Applied Linguistics Spring 2024 Colloquium

Event Date: 

Wednesday, May 22, 2024 - 4:00pm to 5:00pm

Event Location: 

  • Phelps Hall 4332
  • Talk

Please join us for our Applied Linguistics Spring Colloquium featuring our own student Sherry Chien, Ph.D Candidate (Dept. of Linguistics) and Meagan Carter (Department of Spanish and  Portuguese).

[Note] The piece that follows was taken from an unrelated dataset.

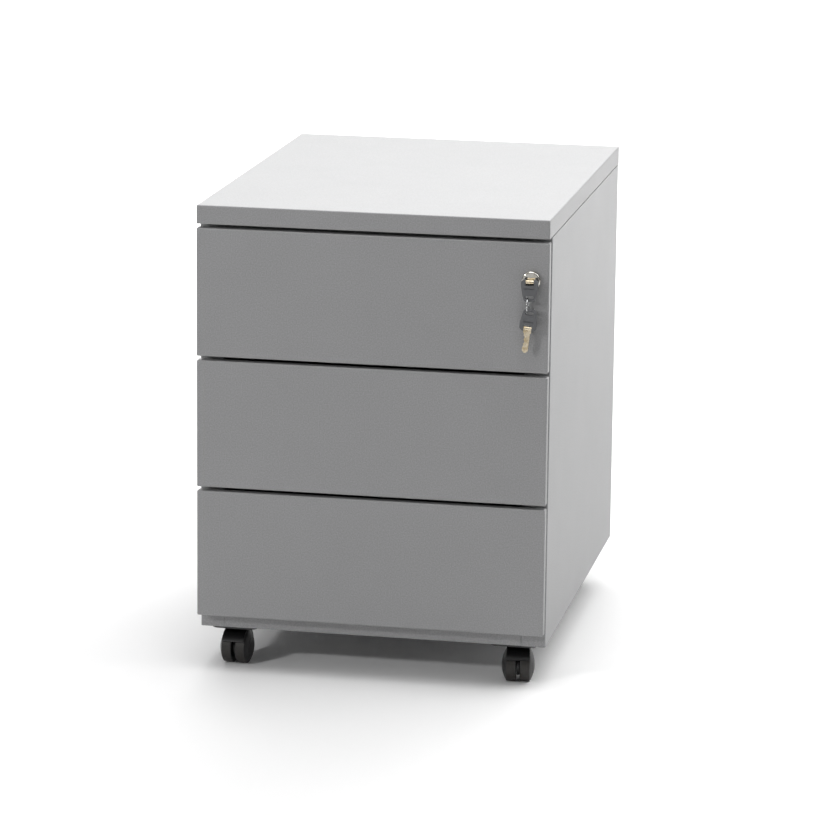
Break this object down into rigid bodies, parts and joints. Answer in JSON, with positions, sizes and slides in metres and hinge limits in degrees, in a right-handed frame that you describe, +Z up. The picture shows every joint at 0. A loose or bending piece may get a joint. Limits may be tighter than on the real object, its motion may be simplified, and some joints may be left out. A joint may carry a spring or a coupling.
{
  "type": "rolling pedestal cabinet",
  "caption": "Steel office pedestal with a stack of drawers on full-extension slides, a key lock that works a locking bar, and swivel twin-wheel casters.",
  "frame": {"origin": "on the floor, at the middle of the footprint, the keys in front included", "axes": "+X to the right of someone facing the drawers, +Y into the depth towards the back, +Z up"},
  "size_m": [0.42, 0.579, 0.5681],
  "materials": {
    "grey_powder_coat": "fine silver-grey powder coat",
    "zinc_steel": "zinc-plated sheet",
    "nickel": "polished nickel plate",
    "key_brass": "rolled nickel-brass, lightly worn",
    "bow_plastic": "moulded dark grey plastic",
    "black_plastic": "moulded black nylon",
    "black_steel": "black paint"
  },
  "bodies": {
    "carcass": {"top_cover": "grey_powder_coat", "cover_screws": "zinc_steel", "side_panel_left": "grey_powder_coat", "side_panel_right": "grey_powder_coat", "back_panel": "grey_powder_coat", "bottom_tray": "grey_powder_coat", "front_top_rail": "grey_powder_coat", "rear_top_rail": "grey_powder_coat", "rear_uprights": "grey_powder_coat", "fixed_slides_left": "zinc_steel", "fixed_slides_right": "zinc_steel", "lock_bar_guides": "black_plastic", "caster_plates": "black_steel", "caster_stems": "zinc_steel"},
    "lock_bar": {"lock_bar": "zinc_steel"},
    "drawer_1": {"drawer_1_front": "grey_powder_coat", "drawer_1_box": "grey_powder_coat", "drawer_1_catch": "zinc_steel", "drawer_1_inner_slides": "zinc_steel", "lock_body": "nickel", "lock_nut": "nickel"},
    "drawer_1_slides": {"drawer_1_middle_slides": "zinc_steel"},
    "drawer_2": {"drawer_2_front": "grey_powder_coat", "drawer_2_box": "grey_powder_coat", "drawer_2_catch": "zinc_steel", "drawer_2_inner_slides": "zinc_steel"},
    "drawer_2_slides": {"drawer_2_middle_slides": "zinc_steel"},
    "drawer_3": {"drawer_3_front": "grey_powder_coat", "drawer_3_box": "grey_powder_coat", "drawer_3_catch": "zinc_steel", "drawer_3_inner_slides": "zinc_steel"},
    "drawer_3_slides": {"drawer_3_middle_slides": "zinc_steel"},
    "lock_core": {"lock_plug": "key_brass", "lock_cam": "zinc_steel", "key_blade": "key_brass"},
    "key_bow": {"key_bow": "bow_plastic", "key_hinge_pin": "zinc_steel"},
    "key_ring": {"key_ring": "nickel"},
    "spare_key": {"spare_key_bow": "bow_plastic", "spare_key_hinge_pin": "zinc_steel"},
    "spare_blade": {"spare_key_blade": "key_brass"},
    "front_left_caster": {"front_left_caster_hood": "black_plastic", "front_left_caster_axle": "zinc_steel"},
    "front_left_wheel_left": {"front_left_caster_wheel_left": "black_plastic"},
    "front_left_wheel_right": {"front_left_caster_wheel_right": "black_plastic"},
    "front_right_caster": {"front_right_caster_hood": "black_plastic", "front_right_caster_axle": "zinc_steel"},
    "front_right_wheel_left": {"front_right_caster_wheel_left": "black_plastic"},
    "front_right_wheel_right": {"front_right_caster_wheel_right": "black_plastic"},
    "rear_left_caster": {"rear_left_caster_hood": "black_plastic", "rear_left_caster_axle": "zinc_steel"},
    "rear_left_wheel_left": {"rear_left_caster_wheel_left": "black_plastic"},
    "rear_left_wheel_right": {"rear_left_caster_wheel_right": "black_plastic"},
    "rear_right_caster": {"rear_right_caster_hood": "black_plastic", "rear_right_caster_axle": "zinc_steel"},
    "rear_right_wheel_left": {"rear_right_caster_wheel_left": "black_plastic"},
    "rear_right_wheel_right": {"rear_right_caster_wheel_right": "black_plastic"}
  },
  "joints": [
    {"name": "drawer_1_slide", "type": "slide", "parent": "carcass", "child": "drawer_1", "axis": [0, -1, 0], "range_m": [0, 0.45]},
    {"name": "drawer_1_middle_slide", "type": "slide", "parent": "carcass", "child": "drawer_1_slides", "axis": [0, -1, 0], "range_m": [0, 0.225]},
    {"name": "drawer_2_slide", "type": "slide", "parent": "carcass", "child": "drawer_2", "axis": [0, -1, 0], "range_m": [0, 0.45]},
    {"name": "drawer_2_middle_slide", "type": "slide", "parent": "carcass", "child": "drawer_2_slides", "axis": [0, -1, 0], "range_m": [0, 0.225]},
    {"name": "drawer_3_slide", "type": "slide", "parent": "carcass", "child": "drawer_3", "axis": [0, -1, 0], "range_m": [0, 0.45]},
    {"name": "drawer_3_middle_slide", "type": "slide", "parent": "carcass", "child": "drawer_3_slides", "axis": [0, -1, 0], "range_m": [0, 0.225]},
    {"name": "key_turn", "type": "hinge", "parent": "drawer_1", "child": "lock_core", "pos_m": [0.1893, -0.26853, 0.4974], "axis": [0, 1, 0], "range_deg": [0, 90]},
    {"name": "lock_bar_slide", "type": "slide", "parent": "carcass", "child": "lock_bar", "axis": [0, 0, -1], "range_m": [0, 0.00849]},
    {"name": "key_fold", "type": "hinge", "parent": "lock_core", "child": "key_bow", "pos_m": [0.1893, -0.28053, 0.4974], "axis": [-1, 0, 0], "range_deg": [0, 90]},
    {"name": "ring_swing", "type": "hinge", "parent": "key_bow", "child": "key_ring", "pos_m": [0.1873, -0.28053, 0.4784], "axis": [0, 1, 0], "range_deg": [-45, 45]},
    {"name": "spare_key_swing", "type": "hinge", "parent": "key_ring", "child": "spare_key", "pos_m": [0.1873, -0.28053, 0.4619], "axis": [0, 1, 0], "range_deg": [-45, 45]},
    {"name": "spare_key_fold", "type": "hinge", "parent": "spare_key", "child": "spare_blade", "pos_m": [0.18763, -0.28053, 0.44274], "axis": [-0.9936, 0, 0.1132], "range_deg": [0, 90]},
    {"name": "front_left_swivel", "type": "hinge", "parent": "carcass", "child": "front_left_caster", "pos_m": [-0.1705, -0.20053, 0.032], "axis": [0, 0, 1], "continuous": true},
    {"name": "front_left_wheel_left_spin", "type": "hinge", "parent": "front_left_caster", "child": "front_left_wheel_left", "pos_m": [-0.17186, -0.21998, 0.02], "axis": [0.9976, -0.0698, 0], "continuous": true},
    {"name": "front_left_wheel_right_spin", "type": "hinge", "parent": "front_left_caster", "child": "front_left_wheel_right", "pos_m": [-0.17186, -0.21998, 0.02], "axis": [0.9976, -0.0698, 0], "continuous": true},
    {"name": "front_right_swivel", "type": "hinge", "parent": "carcass", "child": "front_right_caster", "pos_m": [0.1705, -0.20053, 0.032], "axis": [0, 0, 1], "continuous": true},
    {"name": "front_right_wheel_left_spin", "type": "hinge", "parent": "front_right_caster", "child": "front_right_wheel_left", "pos_m": [0.17321, -0.21984, 0.02], "axis": [0.9903, 0.1392, 0], "continuous": true},
    {"name": "front_right_wheel_right_spin", "type": "hinge", "parent": "front_right_caster", "child": "front_right_wheel_right", "pos_m": [0.17321, -0.21984, 0.02], "axis": [0.9903, 0.1392, 0], "continuous": true},
    {"name": "rear_left_swivel", "type": "hinge", "parent": "carcass", "child": "rear_left_caster", "pos_m": [-0.1705, 0.23647, 0.032], "axis": [0, 0, 1], "continuous": true},
    {"name": "rear_left_wheel_left_spin", "type": "hinge", "parent": "rear_left_caster", "child": "rear_left_wheel_left", "pos_m": [-0.16948, 0.217, 0.02], "axis": [0.9986, 0.0523, 0], "continuous": true},
    {"name": "rear_left_wheel_right_spin", "type": "hinge", "parent": "rear_left_caster", "child": "rear_left_wheel_right", "pos_m": [-0.16948, 0.217, 0.02], "axis": [0.9986, 0.0523, 0], "continuous": true},
    {"name": "rear_right_swivel", "type": "hinge", "parent": "carcass", "child": "rear_right_caster", "pos_m": [0.1705, 0.23647, 0.032], "axis": [0, 0, 1], "continuous": true},
    {"name": "rear_right_wheel_left_spin", "type": "hinge", "parent": "rear_right_caster", "child": "rear_right_wheel_left", "pos_m": [0.16846, 0.21708, 0.02], "axis": [0.9945, -0.1045, 0], "continuous": true},
    {"name": "rear_right_wheel_right_spin", "type": "hinge", "parent": "rear_right_caster", "child": "rear_right_wheel_right", "pos_m": [0.16846, 0.21708, 0.02], "axis": [0.9945, -0.1045, 0], "continuous": true}
  ],
  "couplings": [
    {"joint": "drawer_1_middle_slide", "follows": "drawer_1_slide", "ratio": 0.5},
    {"joint": "drawer_2_middle_slide", "follows": "drawer_2_slide", "ratio": 0.5},
    {"joint": "drawer_3_middle_slide", "follows": "drawer_3_slide", "ratio": 0.5},
    {"joint": "key_turn", "follows": "lock_bar_slide", "rad_per_m": 185.12}
  ]
}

Learning L2 prosody: the Phonetic Realization of Focus in English by Taiwan Mandarin Speakers

Sherry Chien (Linguistics Department)

Prosody makes our speech natural and full of life, helping us highlight certain information while also chunking it into comprehensible phrases. Although its importance for successful communication is well-established, it is rarely mentioned in language teaching and learning. In this talk, I explore how prosodic dimensions of speech (e.g., temporal, tonal, and rhythmic properties) are acquired in a second language (L2) setting. In particular, I examine how speakers of Taiwan Mandarin, a syllable-timed tone language, mark focus via prosody in English, a stress-timed language in which pitch is used to mark phrase-level meanings instead of lexical meanings.

Two major lines of my research findings will be presented. The first focuses on how prosodic features of a speaker's first language (L1) can be transferable to their L2 speech, especially when learners come from a rhythmically distinct language background. The other line highlights findings that cannot be easily explained away by L1 transfer, but reflect more on the process of L2 learning itself. By exploring the interplay between language-specific L1 transfers and general developmental paths of L2 prosody, we can identify scientific dimensions that can better inform pedagogical approaches to teaching and learning prosody in a second language.

An Examination of Pauses and Segmentation in L2-L1 Translations of Condensed Fairy Tales

Meagan Carter (Dept. of Spanish and Portuguese)

The focus of the present study is to examine if exposure to violent content in source texts will produce an effect similar to or different from that produced by moments of textual ambiguity. For this investigation, violent content is defined as content that has to deal with topics such as murder, rape, suicide, and drugging. Textual ambiguity is defined as moments within the source text in which a piece of information, i.e. a referent or context, is missing and which is needed for the translator to produce an equivalent target text.  Fourteen students from the University of California, Santa Barbara participated in this study. Participants were asked to complete a series of four tasks: language history questionnaire, translations of three short texts, a retrospective think aloud protocol, and a diagnostic survey for PTSD.  Keystrokes were logged using Translog-II software and were analyzed for segmentation index, segmentation length, pause index, and pause duration. The texts were presented to the participants in increasing amounts of violent content and textual ambiguity. An ANOVA analysis of the data proved that among the participants, the only significant factor was segmentation length. The amount of violent content and textual ambiguity did not impact segmentation or pauses. Furthermore, a provisional diagnosis of PTSD was not a significant factor.